No matter what materials or set up you end up using, the beginning of the set-up is more or less the same. The most important thing is to sterilize all materials to kill bacteria. You can do it using rubbing alcohol, peroxide, and water. Don’t use the materials until they are sterilized or else you risk pathogens entering and ruining your crop.

5 – pH Considerations

As a rule of thumb, keep the pH of the soil between 6.0 and 6.8. If you have a hydroponics system, controlling the pH is even more important as you need to keep it in the 5.5 to 6.5 range; although experts now believe that a 5.5 to 5.8 range is best for hydroponics. The pH level of your soil impacts nutrient intake significantly. If your growing medium is outside the recommended range for too long, it will be unable to consume nutrients, and a deficiency is inevitable.

6 – What If I Live in an Area Where Water is Sometimes Scarce?

If you live in California, it is legal to grow weed at home and smoke your own supply without a medical marijuana card. However, the Golden State is rife with water problems, so perhaps it isn’t feasible to use the enormous amounts of water you may need to grow your Blueberry Kush.

Fortunately, there is a hydroponics setup just for you. Drip irrigation is an excellent way to grow weed but save water and nutrients. With this system, water and nutrients are fed to your crop from above. You can use it indoors or outdoors, and it even works with soil! It involves the use of small droppers which you place above the grow medium next to the root or stem.

It drops tiny droplets of solution consistently and constantly. As a result, your plants get the water and nutrients they need without fear of any deficiencies, and you save water. Whisper it quietly, but it is also used by ‘stealth’ growers, and it works well in cramped spaces because you can still grow a decent-sized crop.

7 – Lighting Considerations

High-Intensity Discharge (HID) lighting is popular among those with a hydroponics setup. Other commonly used systems include High-Pressure Sodium (HPS), Metal Halide (MH), and Light Emitting Diodes (LEDs).
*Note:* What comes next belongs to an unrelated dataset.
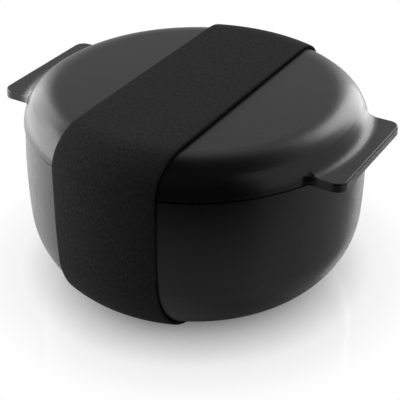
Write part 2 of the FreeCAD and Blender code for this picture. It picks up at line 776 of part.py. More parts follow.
def main():
    doc = FreeCAD.newDocument("lunch_bowl")
    sizes = Sizes(doc)
    doc.recompute()
    bodies = [make(doc, sizes) for make in MAKERS]
    doc.recompute()
    check(doc, bodies)
    os.makedirs("parts", exist_ok=True)
    for body in bodies:
        body.Shape.exportStep(f"parts/{body.Label}.step")
        box = body.Shape.optimalBoundingBox(False)
        print(
            f"{body.Label}: {len(body.Shape.Solids)} solid, {body.Shape.Volume / 1000:.2f} cm3, "
            f"{box.XLength:.1f} by {box.YLength:.1f} by {box.ZLength:.1f} mm"
        )


main()
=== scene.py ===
"""The looks of a round insulated lunch bowl with a lift-off lid and a wide elastic band.

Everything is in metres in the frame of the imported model: +Z is up, the bowl stands on z = 0, the ears of
the lid point along X, and the band runs round the bowl in the YZ plane with its sewn lap at the lower back.
"""

import logging
import math
from dataclasses import dataclass, field
from enum import Enum
from typing import Any, Callable

import bpy
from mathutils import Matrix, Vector

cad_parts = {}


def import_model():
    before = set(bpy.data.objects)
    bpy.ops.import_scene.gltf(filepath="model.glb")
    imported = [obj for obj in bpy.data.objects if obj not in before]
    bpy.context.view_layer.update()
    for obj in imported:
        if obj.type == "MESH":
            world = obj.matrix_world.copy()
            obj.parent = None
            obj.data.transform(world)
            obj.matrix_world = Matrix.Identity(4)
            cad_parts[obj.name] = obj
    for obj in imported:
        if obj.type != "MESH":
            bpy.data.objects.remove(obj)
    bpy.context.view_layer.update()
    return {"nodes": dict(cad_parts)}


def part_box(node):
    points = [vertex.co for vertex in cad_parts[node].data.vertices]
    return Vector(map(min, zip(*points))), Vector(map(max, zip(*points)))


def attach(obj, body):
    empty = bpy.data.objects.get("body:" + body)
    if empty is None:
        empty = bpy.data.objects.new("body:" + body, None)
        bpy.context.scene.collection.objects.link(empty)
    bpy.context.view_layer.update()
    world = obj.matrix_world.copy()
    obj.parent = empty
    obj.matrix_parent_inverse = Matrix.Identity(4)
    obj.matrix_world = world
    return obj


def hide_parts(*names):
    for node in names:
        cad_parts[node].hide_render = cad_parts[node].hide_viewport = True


Piece = bpy.types.Object
Tree = bpy.types.NodeTree
Socket = bpy.types.NodeSocket

LOG = logging.getLogger("lunch_bowl")
MM = 0.001
LID_GAP = 0.05 * MM  # between the steel flange and the lid
TURN_STEPS = 192  # steps of a full turn of a round piece
ARC_STEP = math.radians(3)  # a round stroke turns by this much or less in each of its edges
LEAST_ARC_STEPS = 3
MERGE = 0.002 * MM  # points nearer to each other than this become one
LEVEL = Vector((1, 1, 0))  # times this, a place or a direction loses its height
NOISE_LOW = 0.3  # most values of a noise texture lie between these two
NOISE_HIGH = 0.7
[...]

MH lighting is ideal for the vegetative stage whereas HPS lights are a good option for the late flowering stage because they provide plenty of orange, red, and amber light.
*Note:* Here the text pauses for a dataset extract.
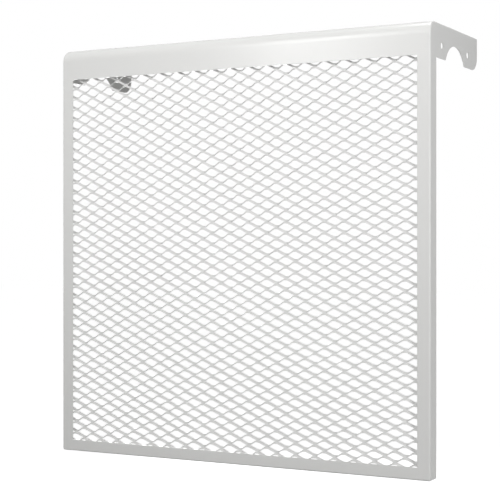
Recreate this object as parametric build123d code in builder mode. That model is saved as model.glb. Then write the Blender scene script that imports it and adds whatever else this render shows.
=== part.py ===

Although HID lights offer ample heat and light, they aren’t very energy efficient. If you use them, you need a good ventilation system and a ballast. For professional growers, there is no substitute for full-spectrum LED lighting which emits the closest thing your Blueberry Kush plants will get to sunlight without actually being exposed to it.

If you have a tiny grow room, Compact Fluorescent Lighting (CFL) might be enough if you place the plants close enough to them. Just make sure you regularly check your crop so that the plants are not so close to the lighting that they get damaged. When growing indoors, try to provide at least 18 hours of light a day until it is time to flower. At that point, switch to a 12/12 cycle for a couple of weeks until your plants are flowering.
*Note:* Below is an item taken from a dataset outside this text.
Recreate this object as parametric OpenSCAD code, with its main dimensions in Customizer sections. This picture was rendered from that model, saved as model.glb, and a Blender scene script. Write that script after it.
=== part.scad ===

8 – What About Seeds & Clones?

Modern-day marijuana growers don’t know how good they have it! Auto-flowering seeds have taken the market by storm and begin flowering as soon as they reach the right level of maturity, regardless of whether you provide the right light cycle. These plants have a shorter vegetative stage of around three weeks.

If you prefer traditional seeds, make sure you purchase feminized seeds. Otherwise, it is 50/50 whether you get male plants. If all you are after is weed that gets you high, you need female plants. As for clones, they are taken from cuttings of a ‘mother’ plant. If you are a novice, it is best to purchase seeds, clones, or auto-flowering strains from reputable online sources.

Once you have successfully harvested your Blueberry Kush, all that’s left is to cut it down, trim away fan leaves, dry & cure it! You can rush through this process but you risk allowing mold to develop, and moldy weed is a harsh smoke and very bad for your health. Curing weed is time-consuming, but the result makes it worth it.